It is said that a house is an extension of a person who lives there – a symbol if you like. So I turn to Mrs Kearins’ shop and residence on the corner of Dabee Road and Rodgers Street to discover her. After all, she lived and ran that store for over 60 years.
The building is a survivor, just as Irene was (92 years from 1916-2009 is a pretty good innings). Despite an extension or two it is still looking very much as it did when first built – 1921 according to Bruce Fleming. Timber construction, wrought iron roof, an awning roof extending over the verandah, held up by timber posts. Rylstone Council missed this little shop when it insisted in the 1950s that such awnings were a traffic hazard and should be removed, as they were along Angus Avenue. That bare oblong sign fronting the pitch roof probably had the names of previous owners, O’Brien, Mitchell and Goodman, but in 1999 Irene Alice Priscilla (Dot) Kearins chose to adorn the picture window with “I A P Kearins Confectionary Drinks etc 1947 1999”. That window by the way, was part of the extensions she and husband Mick completed in 1956.
In 2003 Irene and her shop featured in a Powerhouse Museum publication What’s in Store? A History of Retailing in Australia, where we learn about a woman who discovered that being a wife, mother (two school-age sons Terry and Lance) and home-maker, wasn’t going to give her the fulfilment she wanted. A mixed business with residence allowed her to be a stay-at-home mum and small business owner. She needed her husband’s permission of course and it was given, with the proviso she didn’t go into debt and didn’t ask him to help out in the shop. So she had her independence, as long as she fulfilled all her other roles. I don’t think much has changed for women, has it?
It was an unpretentious building and business that suited an unassuming but aspirational couple. When they married in 1938 in the Sacred Heart Catholic Church at Murringo, near Burrowa, Vincent Michael was a labourer and son of a farmer, part of an extended Irish Catholic family that had settled in the area in the mid-1850s. Irene Bowers, born in Essendon Victoria, was the daughter of a retired labourer and was engaged in “domestic duties” (such a vague title) at Parramatta. At the time, she converted to Catholicism. In Kandos, Mick started his 28-year employment with the cement works, where almost immediately, though not for long, he took on the role of Union Rep for the AWU (Australian Workers Union).
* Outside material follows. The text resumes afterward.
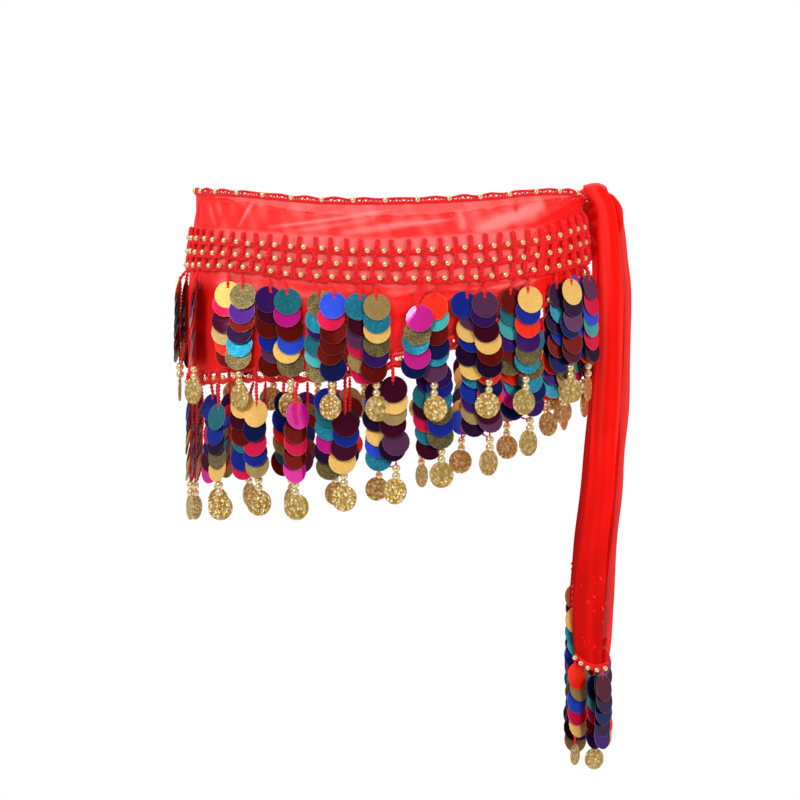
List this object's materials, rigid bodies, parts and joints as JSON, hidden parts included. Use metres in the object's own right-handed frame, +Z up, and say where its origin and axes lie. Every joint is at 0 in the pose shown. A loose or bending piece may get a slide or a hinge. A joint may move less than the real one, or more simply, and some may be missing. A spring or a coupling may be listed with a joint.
{
  "type": "belly dance hip scarf",
  "caption": "Chiffon hip scarf tied at the left hip, with a crocheted lattice band, two tiers of paillette fringe ending in coins, and long folded tie ends.",
  "frame": {"origin": "middle of the wearer's hips, at the height of the scarf's top edge at the front", "axes": "+Z up, the wearer faces -Y, and +X is the wearer's left hip, where the scarf is tied"},
  "size_m": [0.3831, 0.2502, 0.4976],
  "materials": {
    "chiffon": "sheer plain weave chiffon with a soft sheen",
    "crochet": "knobby crocheted yarn",
    "paillettes": "foil discs of many colours on crocheted thread"
  },
  "bodies": {
    "root": {"hip_wrap": "chiffon", "top_braid": "crochet", "lattice_front": "crochet", "lattice_back": "crochet", "upper_fringe": "paillettes", "lower_fringe": "paillettes", "knot": "chiffon", "front_tail": "chiffon", "rear_tail": "chiffon", "front_tail_fringe": "paillettes", "rear_tail_fringe": "paillettes"}
  },
  "joints": []
}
After living through a depression and war, Irene like most of her generation, was frugal and cautious, with a core belief: save till you can afford it. Thus the extension to the shop didn’t happen till they had acquired materials piece by piece, storing them in the shed. They were simple store furnishings to Irene’s design: a long counter and timber box shelves lining the walls to hold stock. The travelling salesmen obviously thought her a good risk and extended credit to her to get established. Perhaps she didn’t tell Mick.
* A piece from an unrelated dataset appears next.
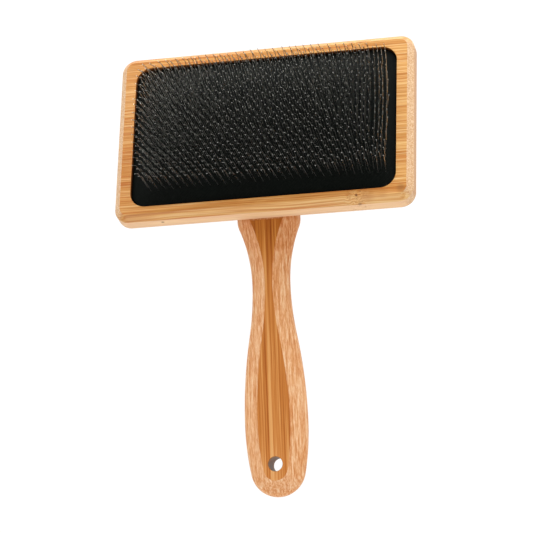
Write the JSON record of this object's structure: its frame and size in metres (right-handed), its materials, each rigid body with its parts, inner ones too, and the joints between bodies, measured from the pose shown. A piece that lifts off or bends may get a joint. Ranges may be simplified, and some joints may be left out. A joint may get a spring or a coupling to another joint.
{
  "type": "slicker brush",
  "caption": "Pet slicker brush: bamboo head with a domed rubber pad of long kneed wire pins, on a tilted bamboo handle with a hang hole.",
  "frame": {"origin": "centre of the head's flat back face", "axes": "+X across the head, handle leaves towards -Y and tilts back, +Z out of the head's face the way the pins stand"},
  "size_m": [0.168, 0.2465, 0.0911],
  "materials": {
    "bamboo_head": "satin lacquered bamboo, grain across the head",
    "bamboo_handle": "satin lacquered bamboo, grain along the handle",
    "screw_steel": "zinc plated",
    "foam": "soft open foam",
    "cloth": "woven backing cloth",
    "rubber": "matt black rubber sheet",
    "pin_steel": "drawn wire, bright cut tips"
  },
  "bodies": {
    "head": {"head_block": "bamboo_head", "handle": "bamboo_handle", "handle_screws": "screw_steel"},
    "pad": {"foam_cushion": "foam", "backing_cloth": "cloth", "rubber_face": "rubber", "pin_row_01": "pin_steel", "pin_row_02": "pin_steel", "pin_row_03": "pin_steel", "pin_row_04": "pin_steel", "pin_row_05": "pin_steel", "pin_row_06": "pin_steel", "pin_row_07": "pin_steel", "pin_row_08": "pin_steel", "pin_row_09": "pin_steel", "pin_row_10": "pin_steel", "pin_row_11": "pin_steel", "pin_row_12": "pin_steel", "pin_row_13": "pin_steel", "pin_row_14": "pin_steel", "pin_row_15": "pin_steel", "pin_row_16": "pin_steel", "pin_row_17": "pin_steel", "pin_row_18": "pin_steel", "pin_row_19": "pin_steel", "pin_row_20": "pin_steel", "pin_row_21": "pin_steel", "pin_row_22": "pin_steel", "pin_row_23": "pin_steel", "pin_row_24": "pin_steel", "pin_row_25": "pin_steel", "pin_row_26": "pin_steel", "pin_row_27": "pin_steel", "pin_row_28": "pin_steel", "pin_row_29": "pin_steel", "pin_row_30": "pin_steel", "pin_row_31": "pin_steel"}
  },
  "joints": [
    {"name": "pad_press", "type": "slide", "parent": "head", "child": "pad", "axis": [0, 0, 1], "range_m": [-0.002, 0], "stiffness_N_per_m": 5000, "springref_m": 0.0005, "deforming": ["foam_cushion"]}
  ]
}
Many locals remember visiting Mrs Kearins’ shop as children, to buy lollies and ice blocks. However her business was more substantial than that. An early advertisement encourages readers to “make up your daily or weekend order from our groceries, vegetables and produce”, gives the phone number 112 and lists some available items: biscuits, confectionary, home remedies, soft drinks, tobacco and cigarettes. Clearly Irene was offering a good range of items, especially for locals on the eastern side of town.
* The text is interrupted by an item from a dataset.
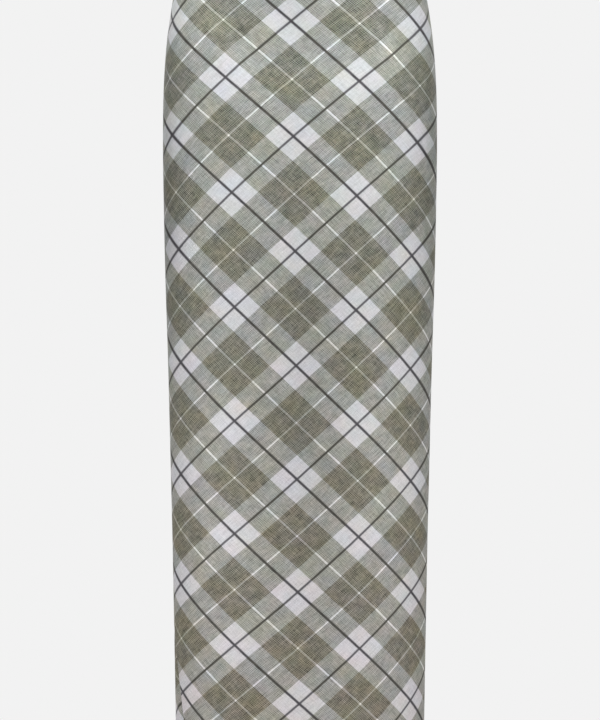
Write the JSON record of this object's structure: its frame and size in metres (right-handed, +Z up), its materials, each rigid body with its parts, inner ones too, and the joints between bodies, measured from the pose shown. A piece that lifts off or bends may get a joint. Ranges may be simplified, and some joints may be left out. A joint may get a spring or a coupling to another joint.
{
  "type": "skirt",
  "caption": "Long narrow skirt of bias-cut checked cloth, hollow as worn, with a waistband, a concealed side zip and a slit at one side of the hem.",
  "frame": {"origin": "middle of the waist opening, level with the waistband's top edge, where the wearer's waist holds the skirt", "axes": "+Z up along the skirt, -Y out of the front panel, +X towards the wearer's left, where the zip is"},
  "size_m": [0.339, 0.2242, 1.014],
  "materials": {
    "check_cloth": "soft woven cloth with a large grey and olive check on the bias, with a low sheen",
    "zip_tape": "fine woven olive grey tape",
    "zip_coil": "olive grey nylon",
    "zip_metal": "dull nickel"
  },
  "bodies": {
    "skirt": {"front_panel": "check_cloth", "back_panel": "check_cloth", "waistband": "check_cloth", "zip_tape_front": "zip_tape", "zip_tape_back": "zip_tape", "zip_coil": "zip_coil", "zip_slider": "zip_metal"},
    "pull": {"zip_pull": "zip_metal"}
  },
  "joints": [
    {"name": "pull_tab_swing", "type": "hinge", "parent": "skirt", "child": "pull", "pos_m": [0.13908, 0, -0.00771], "axis": [0, -1, 0], "range_deg": [0, 160]}
  ]
}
Irene would have felt quite comfortable using her own initials in that piece of advertising on the window. After all she had been a widow for eight years and it was the 1990s. But Irene was a woman of her time and saw nothing amiss, when Mick was alive, in signing her name Mrs V M Kearins, as she did in her letter to the Australian Women’s Weekly, 16 June 1954. It was in response to a pommie writer defending the English Grand National after it was called “a brutal so-called sport” by an Aussie writer. “Be more tolerant Mrs Martin,” writes Irene. “Maybe your English racing is better, who knows? – but surely everyone is entitled to his or her opinion.” It is a rebuke both mild and sharp.
Besides a house, we can also understand people from the objects they value. Luckily Irene donated a number of these to the museum, where she volunteered for many years. One item was a pink tuille hat decorated with small pearls – a special occasion hat (Don’t bother looking “tuille” up – they’ll say it’s French armour or a tasset. In my memory it is a fine netting, popular in the fifties). Perhaps Irene wore that hat as mother of the groom. Or perhaps to the opening of the CWA rooms in 1959. She wasn’t, I discovered, a founding member of Kandos CWA (1945), though she was involved in it for many years.
There is also a painting of Kandos at the museum, painted by Irene. It is rich in colour, a view from Rocky Mountain, of Kandos and the Dabee hills. Did she paint plein air or from a photo? What other paintings did she do? In any case it is a bird’s-eye view, suggesting I think, a free spirit.